Big Data. Nick Bilton shares insights on big data, where the data is coming from, what wein are finding from the data, and the security aspects of this new source of information. In a customized presentation that features incredible visuals, he discusses what big data means to the future of his audience’s industry and how big data is changing how they do business. Combining his knowledge of larger future trends and the eye-opening insights on the power that big data holds, Bilton helps audiences understand not only the changes that are coming but how to get (and stay) ahead of the curve in order to capitalize on opportunities.

Hatching Twitter: A True Story of Money, Power, Friendship, and Betrayal. Nick Bilton shares the story of Twitter’s origin and discusses what business lessons can be gleaned from one of the most talked about IPOs in recent corporate history. He looks at the beginnings of the social media giant, and through unprecedented access, exhaustive reporting, and an insider’s perspective, he provides an intimate portrait of the men who accidentally changed the world, what they learned along the way, and how we can create some serendipity in our own organizations.

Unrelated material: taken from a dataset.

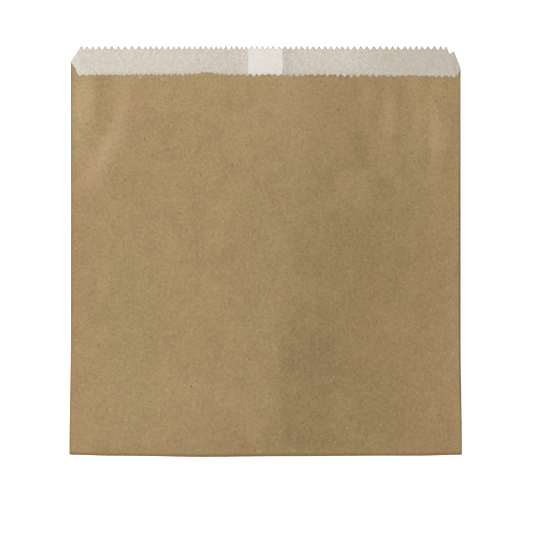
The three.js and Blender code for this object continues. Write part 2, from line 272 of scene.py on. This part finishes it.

The Future of Media, Technology, and Society. The change in business and technology is accelerating at such a rapid pace that it no longer works to passively keep up with the shift in how business is done. Organizations must be proactive. From how we consume media and the business opportunities that will exist in creating advertising experiences in virtual reality to wearable and ingestible computing that will enable us to become more mobile, more educated, and more informed than ever before, Nick Bilton uses incredible stories and visuals to look at the future of media, technology, and society and how those shifts will affect organizations in the near future and what they can do today to take advantage of the change to come.